Paperwork saved a Nobel Prize winner from the voyage
Guglielmo Marconi first won fame by inventing the telegraph, which revolutionised communication in his century. This Nobel Prize winner was actually offered a free ticket on the Titanic – surely a tantalizing prospect. But the inventor turned down the opportunity because he had too much paperwork to complete. Instead, he travelled to the USA on the Lusitania.
A resilient drinker survived the tragedy
Among the struggling passengers was Charles Joughlin, the ship’s head baker. He drank copious amounts of whiskey as he realised that the ship was going down, before braving the water. He clung to the ship as it sank, and then swam through freezing waters for two hours before a lifeboat spotted him. You can see him depicted by Liam Tuohy in the 1997 movie.
The Titanic was very divided
The first class passengers on the Titanic were able to enjoy such luxuries as the Turkish Bath, which boasted steam rooms and massage tables. In contrast, down in the third class compartments, over 700 passengers were expected to share just two bathtubs during the voyage.

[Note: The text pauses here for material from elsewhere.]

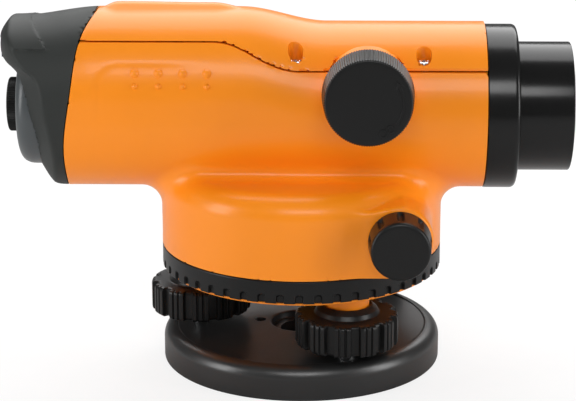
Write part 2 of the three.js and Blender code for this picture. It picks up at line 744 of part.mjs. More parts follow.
// ---------------------------------------------------------------- focusing
function focusKnob() {
  const { x, z, radius, back, front } = FOCUS;
  const ribs = 32;
  const points = [];
  for (let i = 0; i < 2 * ribs; i += 1) {
    const angle = (Math.PI * i) / ribs;
    const reach = i % 2 === 0 ? radius : radius - 0.35;
    points.push([reach * Math.cos(angle), reach * Math.sin(angle)]);
  }
  const grip = solid(alongY(outline(points), -front, -back));
  const envelope = solid(lathe('y', [
    [0, -front], [radius - 1.4, -front], [radius - 0.6, -front + 0.8], [radius + 0.1, -back - 1],
    [radius - 0.6, -back], [0, -back],
  ], 20));
  const bore = solid(rod('y', SHAFT_RADIUS + FIT, -front + 1.4, 0, 14));
  return place(piece('focus_knob', grip.intersect(envelope).subtract(bore), 'black'), x, 0, z);
}

function focusBush() {
  const { x, z, bossEnd } = FOCUS;
  const bush = tube('y', SHAFT_RADIUS + GAP, BUSH_RADIUS, -bossEnd + 0.2, -22, 16);
  return place(piece('focus_bush', bush, 'brass'), x, 0, z);
}

// The pinion has a tooth pointing straight down at rest, between two teeth of the rack.
function focusPinion() {
  const { teeth, tip, root } = PINION;
  const step = 360 / teeth;
  const points = [];
  for (let i = 0; i < teeth; i += 1) {
    for (const [turn, reach] of [[-6.5, root], [-2.5, tip], [2.5, tip], [6.5, root]]) {
      const angle = rad(-90 + i * step + turn);
      points.push([reach * Math.cos(angle), reach * Math.sin(angle)]);
    }
  }
  const gear = solid(alongY(outline(points), -17, -11.2));
  const shaft = solid(rod('y', SHAFT_RADIUS, -FOCUS.front + 1.6, -16.9, 14));
  return place(piece('focus_pinion', gear.add(shaft), 'steel'), FOCUS.x, 0, FOCUS.z);
}

function rackOutline() {
  const pitch = (2 * Math.PI * PINION.pitch) / PINION.teeth;
  const line = FOCUS.z - PINION.pitch;
  const count = 28;
  const reach = (count * pitch) / 2;
  const points = [[-reach, 4], [reach, 4]];
  for (let i = count - 1; i >= 0; i -= 1) {
    const middle = (i + 0.5 - count / 2) * pitch;
    points.push([middle + 0.26, line - 0.5], [middle + 0.1, line + 0.25]);
    points.push([middle - 0.1, line + 0.25], [middle - 0.26, line - 0.5]);
  }
  return outline(points);
}

// The carriage slides on two rods and carries the focusing lens. Its rack faces up.
function focusCarriage() {
  const sleeve = solid(tube('x', 9.3, 11.5, -9, 9, 22));
  const rack = solid(alongY(rackOutline(), -16.4, -11.8));
  const web = solid(block([-7, 7], [-12.4, -8.5], [4.2, 8]));
  let carriage = join(sleeve, rack, web);
  for (const side of [-1, 1]) {
    const ends = [side * 8.6, side * 17.2];
    carriage = carriage.add(solid(block([-6, 6], [Math.min(...ends), Math.max(...ends)], [-12, -5])));
  }
  carriage = carriage.subtract(solid(rod('x', 9.3, -12, 12, 22)));
  for (const side of [-1, 1]) {
    const hole = rod('x', RODS.radius + GAP, -12, 12, 10).translate(0, side * RODS.y, RODS.z);
    carriage = carriage.subtract(solid(hole));
  }
  return place(piece('focus_carriage', carriage, 'aluminium'), FOCUS.x, 0, 0);
}

function guideRod(name, side) {
  const start = BULKHEADS[0] + BULKHEAD_THICKNESS + FIT;
  const end = BULKHEADS[1] - FIT;
  const made = piece(name, rod('x', RODS.radius, start, end, 12), 'steel');
  return place(made, 0, side * RODS.y, RODS.z);
}

// ---------------------------------------------------------------- compensator
function compensatorFrame() {
  const sides = [-1, 1].map((side) => {
    const ends = [side * 13, side * 15];
    return solid(block([-54, -16], [Math.min(...ends), Math.max(...ends)], [-19.5, 19.5]));
  });
  const floor = solid(block([-54, -16], [-15, 15], [-20, -18.2]));
  const bridge = solid(block([-41, -29], [-15, 15], [19.2, 21]));
  return piece('compensator_frame', join(...sides, floor, bridge), 'aluminium');
}

function fixedPrism(name, x, reach) {
  const shape = outline([[x, -6], [x + reach, -6], [x, 6]]);
  return piece(name, alongY(shape, -12.8, 12.8), 'glass');
}

function pendulumPrism() {
  const shape = outline([[-51, -7.5], [-42.5, -16], [-27.5, -16], [-19, -7.5]]);
  return piece('pendulum_prism', alongY(shape, -9.4, 9.4), 'glass');
}

// The hanging cradle of the moving prism: a bar, two arms, and a strap under the prism.
function pendulumArm() {
  const { x, top, bottom } = PENDULUM;
  const bar = solid(block([x - 3, x + 3], [-11.2, 11.2], [top - 2, top]));
  const strap = solid(block([x - 3, x + 3], [-11.2, 11.2], [bottom, -16.1]));
  const tail = solid(block([-61, x], [-3, 3], [bottom, -16.1]));
  const arms = [-1, 1].map((side) => {
    const ends = [side * 9.6, side * 11.2];
    return solid(block([x - 3, x + 3], [Math.min(...ends), Math.max(...ends)], [bottom, top]));
  });
  return piece('pendulum_arm', join(bar, strap, tail, ...arms), 'aluminium');
}

function dampingPlate() {
  return piece('damping_plate', block([-61, -53.5], [-0.7, 0.7], [-16, -6]), 'copper');
}

function dampingMagnet() {
  const body = solid(block([-64.5, -54.6], [-6, 6], [-15.3, -5]));
  const slot = solid(block([-62, -50], [-1.5, 1.5], [-20, 0]));
  return piece('damping_magnet', body.subtract(slot), 'steel');
}

// Two suspension wires hanging from one clamp bar.
function suspension(name, x) {
  const top = 19.1;
  const bar = solid(block([x - 0.8, x + 0.8], [-10, 10], [top - 1.2, top]));
  const wires = [-1, 1].map((side) => {
    return solid(rod('z', 0.25, PENDULUM.top + GAP, top - 0.6, 8).translate(x, side * 9, 0));
  });
  return piece(name, join(bar, ...wires), 'steel');
}

// ---------------------------------------------------------------- reticle and bubble
function reticleFrame() {
  return piece('reticle_frame', tube('x', 7, BODY_RADIUS - BODY_WALL - 2 * GAP, -70, -66, 28), 'black');
}

function reticleGlass() {
  return piece('reticle_glass', rod('x', 7 - FIT, -68.6, -67.4, 32), 'glass');
}

function bubbleCup() {
  const profile = [[0, 0], [7.5, 0], [7.5, 6], [6.3, 6], [6.3, 2], [0, 2]];
  return place(piece('bubble_cup', lathe('z', profile, 20), 'brass'), -79.5, 0, 10);
}

function bubbleVial() {
  const profile = [[0, 2 + FIT], [6.2, 2 + FIT], [6.2, 5.6], [4.5, 6.6], [0, 7]];
  return place(piece('bubble_vial', lathe('z', profile, 20), 'glass'), -79.5, 0, 10);
}

function bubbleMirror() {
  const mirror = piece('bubble_mirror', block([-8, 8], [-6.5, 6.5], [-0.6, 0.6]), 'steel');
  mirror.rotation.y = -Math.PI / 4;
  return place(mirror, -80, 0, 23.6);
}

function circleWindow() {
  return piece('circle_window', block([-49.6, -48.2], [-6, 6], [46, 53]), 'glass');
}

// ---------------------------------------------------------------- assembly
const level = new THREE.Group();
level.add(basePlate(), springPlate(), tribrach());
for (const screw of SCREWS) level.add(footScrewSpindle(screw), footKnob(screw));
level.add(circleRing(), circleScale(), wormWheel());

const alidade = new THREE.Group();
alidade.add(axisSpindle(), axisNut(), circleWindow(), wormShaft());
alidade.add(slowKnob('slow_knob_near', -1), slowKnob('slow_knob_far', 1));
alidade.add(slowBush('slow_bush_near', -1), slowBush('slow_bush_far', 1));

const telescope = new THREE.Group();
telescope.position.z = SIGHT_Z;
telescope.add(housing(), topCover(), eyepieceCover(), hoodWindow());
for (const screw of COVER_SCREWS) telescope.add(coverScrew(screw));
telescope.add(eyepieceBezel(), eyepieceRing(), eyepieceBarrel());
telescope.add(lens('eye_lens', 5.3, -102.4, -101, 0.4, 0.8));
telescope.add(lens('field_lens', 5.3, -84, -82.6, 0.8, 0.3));
telescope.add(objectiveCollar(), objectiveTube(), objectiveRetainer());
telescope.add(lens('objective_flint', 19.2, 80.2, 82.8, -1.2, 0));
telescope.add(lens('objective_crown', 19.2, 83.2, 86, 0, 1.6));
telescope.add(focusKnob(), focusBush(), focusPinion(), focusCarriage());
telescope.add(guideRod('guide_rod_near', -1), guideRod('guide_rod_far', 1));
telescope.add(lens('focus_lens', 9.2, 21.5, 24.5, -0.7, -0.7));
telescope.add(compensatorFrame(), fixedPrism('fixed_prism_front', -18, -12));
telescope.add(fixedPrism('fixed_prism_rear', -52, 12), dampingMagnet());
telescope.add(suspension('suspension_front', -33.2), suspension('suspension_rear', -36.8));
telescope.add(pendulumArm(), pendulumPrism(), dampingPlate());
telescope.add(reticleFrame(), reticleGlass(), bubbleCup(), bubbleVial(), bubbleMirror());
alidade.add(telescope);
level.add(alidade);
level.position.x = AXIS_X;

export default level;
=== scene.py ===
"""Looks of the automatic level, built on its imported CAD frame.

Lengths in this script are millimetres, turned into metres when a mesh is made. The
instrument's own axes are x along the line of sight from the vertical axis, y, and either
z up from the floor or h up from the line of sight.
"""
import json
from itertools import product
from math import cos, radians, sin

import bmesh
import bpy
import numpy as np
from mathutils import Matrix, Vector


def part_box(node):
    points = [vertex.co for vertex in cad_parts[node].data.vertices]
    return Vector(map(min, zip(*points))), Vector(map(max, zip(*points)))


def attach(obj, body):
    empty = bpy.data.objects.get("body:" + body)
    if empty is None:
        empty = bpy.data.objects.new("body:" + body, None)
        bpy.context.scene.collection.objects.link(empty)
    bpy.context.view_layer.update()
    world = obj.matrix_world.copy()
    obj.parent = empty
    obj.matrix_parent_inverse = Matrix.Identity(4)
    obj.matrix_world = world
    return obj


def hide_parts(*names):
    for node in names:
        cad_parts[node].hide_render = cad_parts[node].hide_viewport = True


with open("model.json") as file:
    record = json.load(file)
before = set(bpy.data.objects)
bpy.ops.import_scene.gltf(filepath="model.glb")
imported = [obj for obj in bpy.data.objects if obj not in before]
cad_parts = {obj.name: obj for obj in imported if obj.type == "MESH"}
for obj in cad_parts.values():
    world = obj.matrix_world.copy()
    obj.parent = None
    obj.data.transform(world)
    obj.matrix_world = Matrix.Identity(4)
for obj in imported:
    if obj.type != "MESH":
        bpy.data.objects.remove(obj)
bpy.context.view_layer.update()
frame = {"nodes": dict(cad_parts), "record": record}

MM = 0.001
SLOTS = {part["node"]: part["material_slot"] for part in frame["record"]["subparts"]}


def cad_middle(node):
    """Middle of a CAD node's box, in millimetres"""
    low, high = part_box(node)
    return (np.array(low) + np.array(high)) / 2 / MM


AXIS_X = cad_middle("base_plate")[0]
SIGHT_Z = cad_middle("objective_tube")[2]

# ---------------------------------------------------------------- sizes
SIGHT_HEIGHT = 92.8

# The telescope's body. Its section is a circle stretched upwards by a raise.
BODY_RADIUS = 28.5
BODY_RAISE = 6.4
FRONT_RADIUS = 29.25
FRONT_RAISE = 0.6
BODY_END = 64.0
WALL = 3.0

# The cover round the eyepiece, whose outline bends back by HOOD_BEND times y squared.
HOOD_RAISE = 3.1
HOOD_BEND = 0.0166

# The drum under the body, with a round shoulder.
DRUM_RADIUS = 50.0
DRUM_INSIDE = 46.0
DRUM_BOTTOM = 43.6 - SIGHT_HEIGHT
DRUM_CEILING = 62.8 - SIGHT_HEIGHT
SHOULDER = 8.0
SHOULDER_START = 64 - SIGHT_HEIGHT

# The line between the housing and its cover.
SEAM_REAR = 26.6
SEAM_FRONT = 17.2
SEAM_GAP = 0.55

# The focus knob and the slow motion knobs, their bosses, and the holes of their shafts.
FOCUS_X = 23.0
FOCUS_H = 12.1
FOCUS_BOSS = 13.8
FOCUS_FACE = 47
SLOW_X = 34.0
SLOW_H = 56.8 - SIGHT_HEIGHT
SLOW_BOSS = 11.6
SLOW_BOSS_END = 46.2
SLOW_BACK = 46.5
SLOW_RADIUS = 10.85
SHAFT_HOLE = 4.7

# The cover screws, their posts, and the pockets over them.
SCREWS_X = (-1.7, 42.3)
SCREWS_Y = 19.3
SCREW_HOLE = 1.3
POST_RADIUS = 4
POCKET_RADIUS = 2.6
POCKET_FLOOR = 18.6

# The base. Each foot screw has the angle of its place and the angle of its knob's lobes.
PLATE_RADIUS = 50
PLATE_TOP = 12
RING_RADIUS = 50.0
RING_BOTTOM = 35.4
SCREW_PITCH = 36.7
FIXING_PITCH = 15.05
FOOT_SCREWS = {"front": (-63.6, -5.0), "rear": (56.4, 10.0), "left": (176.4, 2.5)}


# ---------------------------------------------------------------- small maths
def mix(a, b, t):
    """The value at share t of the way from a to b"""
    return a + (b - a) * t


def ease(value, low, high):
    """0 below low, 1 above high, smooth between"""
    t = np.clip((value - low) / (high - low), 0, 1)
    return t * t * (3 - 2 * t)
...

The engineers sacrificed their lives to help passengers
Among the greatest heroes of the Titanic tragedy were the engineers. These brave men stayed calm and remained below decks even as the ship was sinking, so that they could keep the power running and prolong the ship’s life. As others escaped, every single one of the Titanic engineers stayed and drowned. You can see a 1914 memorial to the engineers in Southampton.
The papers got it all wrong
Shockingly, the earliest newspaper accounts of the Titanic disaster reported that every single passenger had been rescued. It wasn’t until a few days later that the full scale of the tragedy – including 1,503 deaths – was reported to the general public.
Love in the air
Among the Titanic’s unfortunate passengers were 13 couples who were celebrating their honeymoons. Three of the unlucky couples were killed in the disaster, while six couples survived, and four of the newlyweds returned without their partners.